Another reunion on the film was that of Murphy and Grazer with Academy Award-winning make-up artist Rick Baker, whose transformations of Murphy in The Nutty Professor made the film a huge hit. In Life, Baker was tasked with having to realistically age Murphy and Martin Lawrence over sixty years by the end of the film.
Murphy says, "When you are doing another character, you can go anywhere. But if you’re doing it and it’s supposed to be an older version of yourself, you can’t go too far from what you look like. It has to look like you, sound like you."
Baker agreed, and says, "Life differs from the other films I did with Eddie in that in many ways it was more difficult to do. A progressive age make-up is tough because it’s not just creating another character. There had to be continuity and a gradual progression."
Baker searched through his extensive collection of photos of people at different ages and of different races. He also used numerous photos of Eddie he had taken over the years when they had worked together.

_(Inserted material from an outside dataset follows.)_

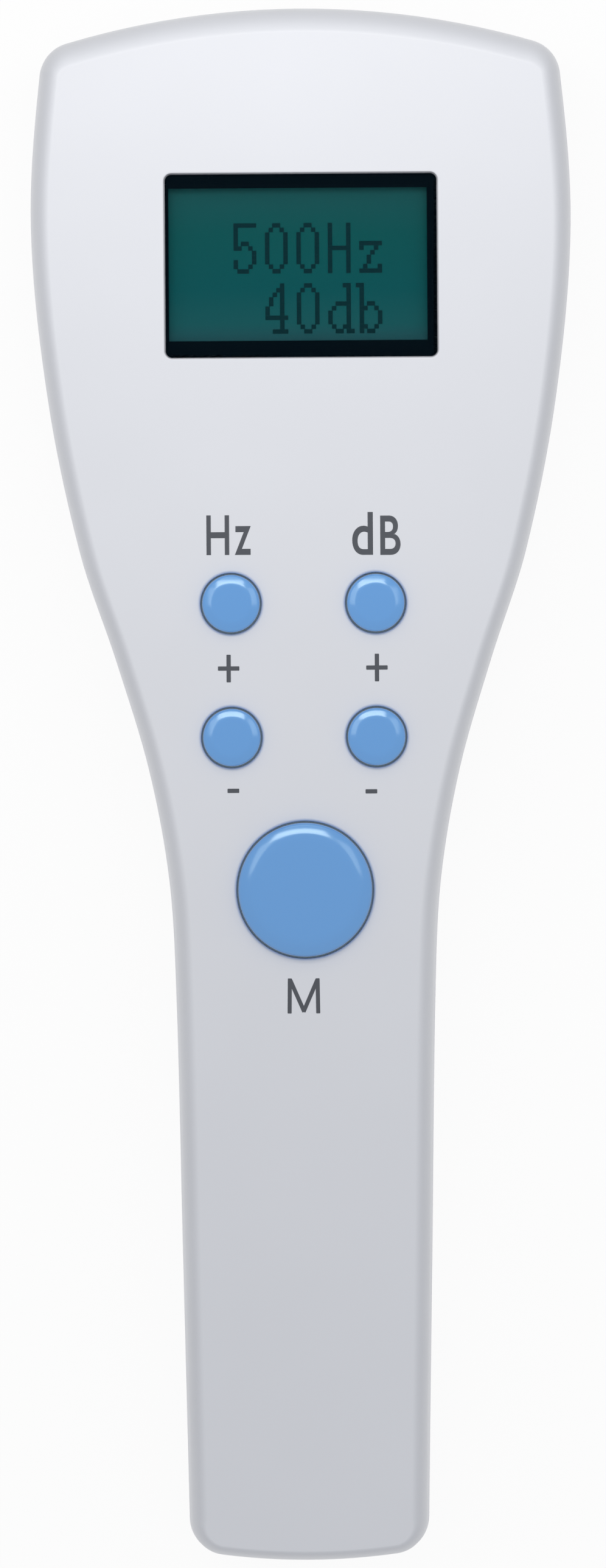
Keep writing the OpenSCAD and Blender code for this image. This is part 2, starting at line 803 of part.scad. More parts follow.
// A round tube along points, as a closed skin. up is any direction that the path never runs along.
module tube(path, r, sides, up) {
    n = len(path);
    points = [for (i = [0:n - 1])
        let (t = unit(path[min(i + 1, n - 1)] - path[max(i - 1, 0)]),
             u = cross_unit(t, up), v = cross_unit(u, t))
        for (k = [0:sides - 1]) let (a = 360 * k / sides) path[i] + r * (cos(a) * u + sin(a) * v)];
    walls = [for (i = [0:n - 2], k = [0:sides - 1]) let (m = (k + 1) % sides, a = i * sides, b = a + sides)
        each [[a + k, a + m, b + m], [a + k, b + m, b + k]]];
    ends = [[for (k = [sides - 1:-1:0]) k], [for (k = [0:sides - 1]) (n - 1) * sides + k]];
    polyhedron(points, concat(walls, ends));
}

spring_h = 3.7;
spring_wire = 0.28;
spring_turns = 3;
spring_steps = 16;

// Conical coil along +Y from its wide end, as points.
spring_path = [for (i = [0:spring_turns * spring_steps])
    let (t = i / (spring_turns * spring_steps), a = 360 * spring_turns * t, r = 3.7 - 1.3 * t)
    [r * cos(a), spring_wire + (spring_h - 2 * spring_wire - 0.04) * t + 0.02, r * sin(a)]];
spring_gap = min([for (i = [0:len(spring_path) - 1], j = [i + spring_steps / 2:1:len(spring_path) - 1])
    norm(spring_path[i] - spring_path[j])]) - 2 * spring_wire;
echo(least_gap_in_spring = spring_gap);

module battery_spring(x, y, turned) {
    color("silver") translate([x, y, cell_z]) rotate([turned ? 180 : 0, 0, 0])
        tube(spring_path, spring_wire, 6, [0, 1, 0]);
}

module spring_left() {
    battery_spring(-cell_x, bay_low_y + plate_t, false);
}

module spring_right() {
    battery_spring(cell_x, bay_top_y - plate_t, true);
}

wire_r = 0.55;

// Last bend of a wire that comes along Y in direction dir and meets the main board from below.
wire_bend = 1.6;
function into_board(x, y, dir, from = 0) = concat(
    [for (a = [from:22.5:90]) [x, y - dir * wire_bend * (1 - sin(a)), board_low - 1 - wire_bend * cos(a)]],
    [[x, y, board_low]]);

contact_tab_z = bay_roof_z + bay_wall + 0.7;
battery_wire = concat([for (d = [0.05, 2]) [cell_x, bay_top_y + d, contact_tab_z]],
    into_board(cell_x, bay_top_y + 12, 1));
speaker_wire = concat([[3, speaker_y - 14.6, 8.2], [3.5, speaker_y - 16.6, 9.3]],
    into_board(4.5, speaker_y - 23, -1, 45));

// A wire on the side that side_sign gives: 1 right, -1 left, 0 on the middle line.
module wire(route, side_sign) {
    tube([for (p = route) [side_sign * p[0], p[1], p[2]]], wire_r, 6, [1, 0, 0]);
}

module battery_leads() {
    for (s = [-1, 1]) color(s < 0 ? "crimson" : "black") wire(battery_wire, s);
}

module speaker_leads() {
    for (s = [-1, 1]) color(s < 0 ? "crimson" : "black") wire(speaker_wire, s);
}

jack_wire_z = jack_low + 1;
jack_wire = concat([for (d = [0, 4]) [1.6, jack_back_y + d, jack_wire_z]],
    [[1.6, -60, jack_wire_z + 0.2], [1.6, -38, jack_wire_z - 1]], into_board(1.6, -23.5, 1));

// Three wires from the socket's board over the bay's roof to the main board.
module jack_leads() {
    for (s = [-1:1]) color("gray") wire(jack_wire, s);
}

front_shell();
rear_shell();
battery_door();
case_screws();
display_lens();
display_mask();
lcd_bezel();
lcd_panel();
lcd_backlight();
lcd_board();
lcd_header();
header_pins();
main_board();
board_screws();
microcontroller();
audio_amplifier();
crystal();
capacitors();
resistors();
dust_mesh();
speaker_gasket();
speaker_basket();
speaker_cone();
voice_coil();
speaker_magnet();
speaker_clamp();
speaker_screws();
speaker_leads();
headphone_jack();
jack_board();
jack_screws();
jack_leads();
battery_left();
battery_right();
contact_positive();
contact_negative();
contact_link();
spring_left();
spring_right();
battery_leads();
for (k = keys) {
    key_cap(k);
    plunger(k);
    dome(k);
    switch_body(k);
}
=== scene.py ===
"""Looks of the handheld audiometer: fine shells and keys, printed marks, materials, light and camera."""
import json
import math

import bmesh
import bpy
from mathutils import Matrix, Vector

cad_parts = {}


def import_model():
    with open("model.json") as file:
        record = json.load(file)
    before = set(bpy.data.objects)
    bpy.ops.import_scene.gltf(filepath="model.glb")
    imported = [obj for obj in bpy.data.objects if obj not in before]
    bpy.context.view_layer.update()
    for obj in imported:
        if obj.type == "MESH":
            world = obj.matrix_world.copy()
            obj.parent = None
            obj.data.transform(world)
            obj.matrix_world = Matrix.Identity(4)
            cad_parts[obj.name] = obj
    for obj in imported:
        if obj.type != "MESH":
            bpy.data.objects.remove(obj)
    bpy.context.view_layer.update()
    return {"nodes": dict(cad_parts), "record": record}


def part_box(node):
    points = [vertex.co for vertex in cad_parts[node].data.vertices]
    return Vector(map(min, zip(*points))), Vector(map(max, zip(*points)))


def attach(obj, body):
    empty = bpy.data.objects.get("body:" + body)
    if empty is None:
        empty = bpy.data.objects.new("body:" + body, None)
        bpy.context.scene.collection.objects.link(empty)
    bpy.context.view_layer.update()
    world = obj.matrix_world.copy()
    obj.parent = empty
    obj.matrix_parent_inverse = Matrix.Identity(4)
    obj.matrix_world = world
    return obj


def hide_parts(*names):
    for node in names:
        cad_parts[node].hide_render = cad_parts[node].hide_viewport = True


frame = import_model()

# Sizes are in millimetres and are scaled once, where a mesh is made.
MM = 0.001


def cad_box(node):
    """Lowest and highest corner of a CAD node, in millimetres."""
    low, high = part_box(node)
    return low / MM, high / MM


# ---- sizes -----------------------------------------------------------------------------------
shell_low, shell_high = cad_box("front_shell")
lens_low, lens_high = cad_box("display_lens")

FRONT_Z = shell_high.z
SEAM_Z = cad_box("rear_shell")[1].z
CROWN_Y = shell_high.y
TAIL_Y = shell_low.y
# The side curve swells this much past its widest station.
HEAD_SWELL = 0.018
HEAD_HALF = shell_high.x - HEAD_SWELL
GRIP_HALF = 16.75
TAIL_HALF = 15.45
WALL = 2.2
CEILING_Z = FRONT_Z - WALL

CROWN_RADIUS = 107
CROWN_CORNER = 4.8
CROWN_SLOPE = -0.11
TAIL_RADIUS = 85
TAIL_CORNER = 4.8
TAIL_SLOPE = 0.018

# Along the side: the middle and the end of the grip's taper, and the share of the flare reached at each y.
FLARE = HEAD_HALF - GRIP_HALF
TAPER_MIDDLE_Y, GRIP_END_Y = -60, -26
FLARE_AT = [(-12, 0.045), (2, 0.184), (16, 0.412), (30, 0.666), (50, 0.889), (72, 1)]
CROWN_END_HALF = HEAD_HALF - 0.07 * FLARE

FRONT_EDGE, FRONT_EDGE_H, INNER_FRONT_EDGE = 2.5, 6, 1.3
BACK_EDGE, BACK_EDGE_H, INNER_BACK_EDGE = 3.2, 6.5, 1.6
INNER_EDGE_H = 4
# Width of the round edge at the middle of the crown and of the tail, where the sides have 1.
CROWN_SHARE, TAIL_SHARE = 1.4, 0.6
DRAFT = 0.3
GROOVE = 0.25
TONGUE_OUT, TONGUE_H, TONGUE_GAP = 1, 1.4, 0.1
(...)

Baker says, "In my studies, I realized black people don’t age the same way white people do. Most older black people don’t get wrinkles like Caucasians, but we kind of stretched the look a little bit, so they looked older and more weathered—like they had had a harder life."
The application of Murphy and Lawrence’s special effects make-up took about three and a half hours each day. But it took months to prepare for those three and a half hours. There are separate pieces for the neck, chin, nose, ears, eyebags and upper eyelid pieces. Each day the rubber and latex was applied like an intricate puzzle and each night the appliances had to be thrown away.
The Baker and Murphy collaboration was so successful that when Murphy first saw himself as Ray at age sixty, he also saw a member of his family.
"When I’m in my sixties, I look like my Uncle Leroy. Looking at myself in the mirror, I just tripped off it," says Murphy.